Çarşamba, Nisan 22, 2009

duvarın arkasına övgü


aslında dolmuş camlarından dışarı bakarken yağmurlu güne kırık bir tebessümle başlamanın gereği yoktu -her şey naylondandı o kadar!, ben öyle bocalıyorum ki son zamanlarda sevgili dostlar, güzellik ve çirkinlik arasında, ağaçlar ve ağaçevler arasında, pinolar ve şarlar arasında, zor yani gözlerimi açtığımda önümde beliren görüntülere bir anlam uydurabilmek, kendimi var etmekten bahsediyorum aslında salt, manalı bir sunum yapabilmekten hayata, on puan almak değil belki ama patronlara sinsi sinsi gülümseyebilmek, bütünüyle bir ruh rahatlığı içinde dolaşabilmek sokaklarda ve karşına çıkan rengarenk ve güzel kokulu mihrakların kabuğuna döndürememesi seni ve melek kemiklerini yok edememesi; aslında yaşamak tamamen bu basamağa gelindiğinde noktalanıyor, rahatlama basamağı, giydiğin elbiselerin, çıktığın seyahatlerin ve sevgili tokatlarının artık bir mana etmediği, pek de acıtmadığı, pek öykünülmediği basamak, bu basamağa parlak pabuçlarıyla basan her insanın çok üstün ruh hallerine, fevkalade güzellik sanrılarına kapıldığını görebiliyorum, bunu hissediyorlar çünkü yeşil gözleriyle çıkabilecekleri en üst, en yüksek, en korkunç basamağın bu olduğu hissi çilekli pastalar kadar tatlı, oysaki sadece camdan dışarı o ünlü kırıkla bakanlar bilir ki bu insanların bayıldıkları hayatları, bayıldıkları şansları, bütün ilişkilerindeki olağanüstü başarı, pek sevdikleri umursamazlıkları noktalanmıştır sevgili dostlar. nokta, sonra ne de olsa başka başka kastlar bulunur.

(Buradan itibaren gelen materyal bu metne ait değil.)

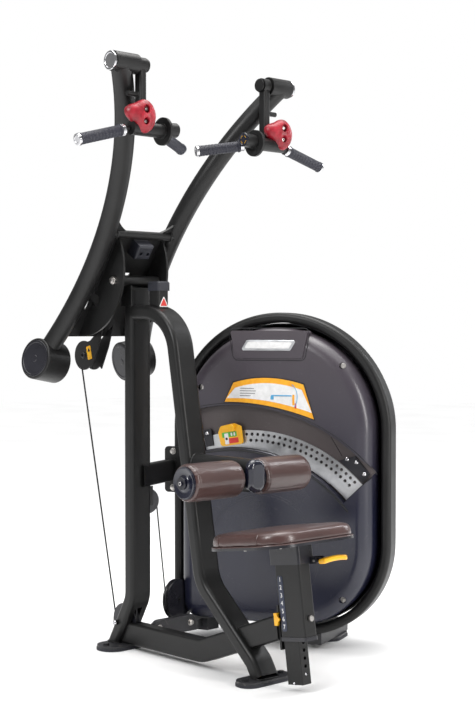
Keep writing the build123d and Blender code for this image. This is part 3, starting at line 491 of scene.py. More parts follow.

bir de mesela, yalnızlıklardan ve yalnız yürümekten konuşuyor olsam da mütemadiyen, insan üzerinden, tek bir insanın yediği brokoliler, dolaştığı caddeler, uçaklarda içtiği acı domates sularından konuşmak huzursuz ediyor azıcık; herkesi, kötü niyetlileri ve yalandan gülümseyenleri, hepsini kucakladığımdan filan değil, kendi kendine, kendi değerleri, kendi eşantiyon sabunları ve kendi şehirleriyle, kendi kendine oturmaları, sokağa bakmaları ve çay içmeleriyle, var olabilen; var olmak, devam etmek, yürümek ve yürümek için sadece kendine ihtiyacı olan insanoğlunu beki de içten içe kıskandığımdan, oluyor.

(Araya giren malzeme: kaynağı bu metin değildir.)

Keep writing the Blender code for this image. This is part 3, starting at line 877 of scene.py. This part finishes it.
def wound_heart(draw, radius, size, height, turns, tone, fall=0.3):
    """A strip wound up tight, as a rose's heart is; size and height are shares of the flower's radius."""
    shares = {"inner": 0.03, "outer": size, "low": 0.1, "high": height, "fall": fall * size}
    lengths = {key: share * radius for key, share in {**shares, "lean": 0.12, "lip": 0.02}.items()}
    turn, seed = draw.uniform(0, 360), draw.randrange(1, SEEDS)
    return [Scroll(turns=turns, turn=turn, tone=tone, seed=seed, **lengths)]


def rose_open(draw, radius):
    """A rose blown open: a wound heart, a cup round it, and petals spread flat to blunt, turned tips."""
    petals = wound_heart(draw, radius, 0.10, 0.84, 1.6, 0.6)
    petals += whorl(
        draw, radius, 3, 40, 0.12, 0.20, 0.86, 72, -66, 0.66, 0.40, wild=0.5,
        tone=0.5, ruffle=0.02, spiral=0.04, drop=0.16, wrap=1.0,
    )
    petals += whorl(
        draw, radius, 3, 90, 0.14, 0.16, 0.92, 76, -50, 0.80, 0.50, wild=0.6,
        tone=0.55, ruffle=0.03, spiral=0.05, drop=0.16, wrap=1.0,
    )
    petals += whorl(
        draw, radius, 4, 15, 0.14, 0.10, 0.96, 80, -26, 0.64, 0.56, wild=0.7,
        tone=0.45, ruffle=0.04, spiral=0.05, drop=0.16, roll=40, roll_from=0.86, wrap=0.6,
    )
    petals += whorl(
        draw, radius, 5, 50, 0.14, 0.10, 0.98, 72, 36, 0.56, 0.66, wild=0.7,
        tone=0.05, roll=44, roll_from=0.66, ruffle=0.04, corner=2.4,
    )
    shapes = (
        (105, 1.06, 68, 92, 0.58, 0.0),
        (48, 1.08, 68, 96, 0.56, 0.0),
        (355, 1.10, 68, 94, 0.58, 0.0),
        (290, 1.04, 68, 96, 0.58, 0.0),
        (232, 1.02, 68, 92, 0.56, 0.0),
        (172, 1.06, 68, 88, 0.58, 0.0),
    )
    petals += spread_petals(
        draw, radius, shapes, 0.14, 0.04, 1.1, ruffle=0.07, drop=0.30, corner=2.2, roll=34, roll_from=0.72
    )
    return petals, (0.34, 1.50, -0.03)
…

bal kokularıyla, muhteşem teraslarla, cam çiçekleriyle büyümüş, güzel zeytinyağlı salatalar yediği bahçelerde oturmuş, ne kadar kirlense de sürekli bergamut kokmuş ve gözlerinin elasında o statik acının ilk defa birini güzel yaptığı kadın. herkese iyi şanslar.